Exercise requirements ::
Pick every line from the data that holds the word "This".

Excerpted data ::
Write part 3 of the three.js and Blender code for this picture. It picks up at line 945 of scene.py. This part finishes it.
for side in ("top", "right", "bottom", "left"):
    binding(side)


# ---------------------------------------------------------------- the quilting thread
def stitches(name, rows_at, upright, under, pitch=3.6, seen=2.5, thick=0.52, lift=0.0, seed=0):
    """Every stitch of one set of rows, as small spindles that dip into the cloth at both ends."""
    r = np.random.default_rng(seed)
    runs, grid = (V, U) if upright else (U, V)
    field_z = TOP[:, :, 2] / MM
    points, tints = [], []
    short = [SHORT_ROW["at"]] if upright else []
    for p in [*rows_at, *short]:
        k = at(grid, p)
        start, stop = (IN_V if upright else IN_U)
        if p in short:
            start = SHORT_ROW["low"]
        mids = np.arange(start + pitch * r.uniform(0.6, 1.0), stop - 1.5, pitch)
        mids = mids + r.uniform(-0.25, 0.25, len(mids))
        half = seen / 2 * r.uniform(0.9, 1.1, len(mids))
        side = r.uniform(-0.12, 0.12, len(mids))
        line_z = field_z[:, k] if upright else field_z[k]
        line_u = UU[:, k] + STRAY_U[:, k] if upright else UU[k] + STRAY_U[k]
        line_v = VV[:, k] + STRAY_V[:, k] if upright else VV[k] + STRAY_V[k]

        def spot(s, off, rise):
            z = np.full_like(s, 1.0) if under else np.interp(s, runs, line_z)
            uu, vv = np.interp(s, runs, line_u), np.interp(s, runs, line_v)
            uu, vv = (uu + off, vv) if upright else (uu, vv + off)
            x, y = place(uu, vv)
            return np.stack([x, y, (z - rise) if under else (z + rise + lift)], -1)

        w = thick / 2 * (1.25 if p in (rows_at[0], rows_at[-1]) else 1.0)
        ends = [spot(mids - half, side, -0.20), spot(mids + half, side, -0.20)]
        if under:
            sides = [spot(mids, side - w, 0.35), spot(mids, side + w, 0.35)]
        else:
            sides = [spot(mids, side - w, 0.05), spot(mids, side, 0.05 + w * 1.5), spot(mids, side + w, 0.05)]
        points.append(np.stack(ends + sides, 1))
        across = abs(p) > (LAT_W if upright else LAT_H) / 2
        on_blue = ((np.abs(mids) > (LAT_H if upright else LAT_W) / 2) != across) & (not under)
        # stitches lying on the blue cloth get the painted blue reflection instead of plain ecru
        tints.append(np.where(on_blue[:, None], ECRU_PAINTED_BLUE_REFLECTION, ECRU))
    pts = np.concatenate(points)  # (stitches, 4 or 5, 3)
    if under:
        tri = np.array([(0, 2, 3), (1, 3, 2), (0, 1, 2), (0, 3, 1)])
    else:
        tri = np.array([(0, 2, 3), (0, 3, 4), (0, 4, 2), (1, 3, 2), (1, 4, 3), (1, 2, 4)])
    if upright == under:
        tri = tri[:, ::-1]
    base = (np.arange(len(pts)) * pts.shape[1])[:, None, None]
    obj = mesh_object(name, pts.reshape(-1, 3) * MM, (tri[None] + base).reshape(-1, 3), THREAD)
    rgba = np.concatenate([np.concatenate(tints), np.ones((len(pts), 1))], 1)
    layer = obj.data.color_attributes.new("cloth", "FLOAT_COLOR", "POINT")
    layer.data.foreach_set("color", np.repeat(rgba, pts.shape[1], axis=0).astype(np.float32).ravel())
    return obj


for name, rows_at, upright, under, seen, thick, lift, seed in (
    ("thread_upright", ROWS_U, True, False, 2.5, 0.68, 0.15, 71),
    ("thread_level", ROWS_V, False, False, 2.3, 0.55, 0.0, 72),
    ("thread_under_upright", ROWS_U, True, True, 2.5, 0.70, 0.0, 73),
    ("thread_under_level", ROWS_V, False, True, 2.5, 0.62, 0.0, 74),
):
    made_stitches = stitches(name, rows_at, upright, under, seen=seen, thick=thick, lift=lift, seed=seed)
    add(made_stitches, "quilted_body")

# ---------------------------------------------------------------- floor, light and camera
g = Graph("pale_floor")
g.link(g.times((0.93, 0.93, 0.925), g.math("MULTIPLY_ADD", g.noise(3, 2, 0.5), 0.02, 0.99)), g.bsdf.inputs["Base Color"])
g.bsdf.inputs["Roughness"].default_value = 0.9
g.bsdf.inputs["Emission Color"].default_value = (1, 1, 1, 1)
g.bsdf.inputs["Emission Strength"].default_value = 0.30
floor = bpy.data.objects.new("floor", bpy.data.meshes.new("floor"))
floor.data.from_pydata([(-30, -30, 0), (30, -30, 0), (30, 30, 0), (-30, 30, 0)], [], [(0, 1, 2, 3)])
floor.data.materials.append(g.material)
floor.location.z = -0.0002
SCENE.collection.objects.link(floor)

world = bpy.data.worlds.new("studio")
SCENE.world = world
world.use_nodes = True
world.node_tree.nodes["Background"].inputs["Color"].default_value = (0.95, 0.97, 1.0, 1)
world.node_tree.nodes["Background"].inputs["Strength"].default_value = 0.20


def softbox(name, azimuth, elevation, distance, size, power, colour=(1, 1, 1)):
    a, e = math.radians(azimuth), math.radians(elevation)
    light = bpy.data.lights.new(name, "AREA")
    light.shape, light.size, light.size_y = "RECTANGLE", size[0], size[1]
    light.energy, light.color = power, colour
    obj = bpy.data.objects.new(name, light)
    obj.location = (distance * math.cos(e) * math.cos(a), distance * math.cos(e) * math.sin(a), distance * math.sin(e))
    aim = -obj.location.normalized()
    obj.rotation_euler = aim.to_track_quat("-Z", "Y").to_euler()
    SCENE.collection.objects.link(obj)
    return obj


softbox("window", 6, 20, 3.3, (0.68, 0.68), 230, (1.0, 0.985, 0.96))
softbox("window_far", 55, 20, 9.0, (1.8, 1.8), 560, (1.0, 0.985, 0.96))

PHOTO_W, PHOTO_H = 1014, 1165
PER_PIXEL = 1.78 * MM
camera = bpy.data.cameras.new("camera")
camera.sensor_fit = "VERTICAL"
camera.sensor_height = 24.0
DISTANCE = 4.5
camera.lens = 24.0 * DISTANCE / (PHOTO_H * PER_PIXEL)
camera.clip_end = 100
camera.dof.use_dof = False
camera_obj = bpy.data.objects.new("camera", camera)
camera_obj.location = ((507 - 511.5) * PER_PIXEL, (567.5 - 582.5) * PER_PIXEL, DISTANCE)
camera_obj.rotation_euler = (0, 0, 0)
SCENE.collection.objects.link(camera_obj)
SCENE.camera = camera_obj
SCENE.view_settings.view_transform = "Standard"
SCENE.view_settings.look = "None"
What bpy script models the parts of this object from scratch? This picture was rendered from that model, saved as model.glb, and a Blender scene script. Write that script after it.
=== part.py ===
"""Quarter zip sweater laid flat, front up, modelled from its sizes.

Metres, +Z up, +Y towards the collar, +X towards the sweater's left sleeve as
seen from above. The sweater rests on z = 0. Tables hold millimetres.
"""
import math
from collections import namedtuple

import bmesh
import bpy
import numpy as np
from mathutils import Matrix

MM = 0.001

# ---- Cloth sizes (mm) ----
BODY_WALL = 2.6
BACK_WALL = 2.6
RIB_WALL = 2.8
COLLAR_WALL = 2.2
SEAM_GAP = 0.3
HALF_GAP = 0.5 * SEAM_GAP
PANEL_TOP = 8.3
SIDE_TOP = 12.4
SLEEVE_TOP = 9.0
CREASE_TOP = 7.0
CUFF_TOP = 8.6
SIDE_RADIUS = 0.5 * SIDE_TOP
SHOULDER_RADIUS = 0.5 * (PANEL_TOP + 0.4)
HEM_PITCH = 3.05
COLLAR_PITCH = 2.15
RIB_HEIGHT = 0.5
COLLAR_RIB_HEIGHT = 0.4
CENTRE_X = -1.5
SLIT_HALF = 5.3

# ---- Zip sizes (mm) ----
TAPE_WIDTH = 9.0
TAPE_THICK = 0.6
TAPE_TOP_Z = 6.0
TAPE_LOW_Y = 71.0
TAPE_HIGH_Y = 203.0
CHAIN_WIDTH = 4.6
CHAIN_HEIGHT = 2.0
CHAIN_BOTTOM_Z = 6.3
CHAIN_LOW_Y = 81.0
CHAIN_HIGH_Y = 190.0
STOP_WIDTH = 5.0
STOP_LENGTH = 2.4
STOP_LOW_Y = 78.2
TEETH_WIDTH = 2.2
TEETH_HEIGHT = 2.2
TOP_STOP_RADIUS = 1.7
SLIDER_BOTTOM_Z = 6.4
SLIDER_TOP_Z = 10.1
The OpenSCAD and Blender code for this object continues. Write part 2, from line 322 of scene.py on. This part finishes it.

Problem solution ::
Write part 3 of the three.js and Blender code for this picture. It picks up at line 945 of scene.py. This part finishes it.
What bpy script models the parts of this object from scratch? This picture was rendered from that model, saved as model.glb, and a Blender scene script. Write that script after it.
The OpenSCAD and Blender code for this object continues. Write part 2, from line 322 of scene.py on. This part finishes it.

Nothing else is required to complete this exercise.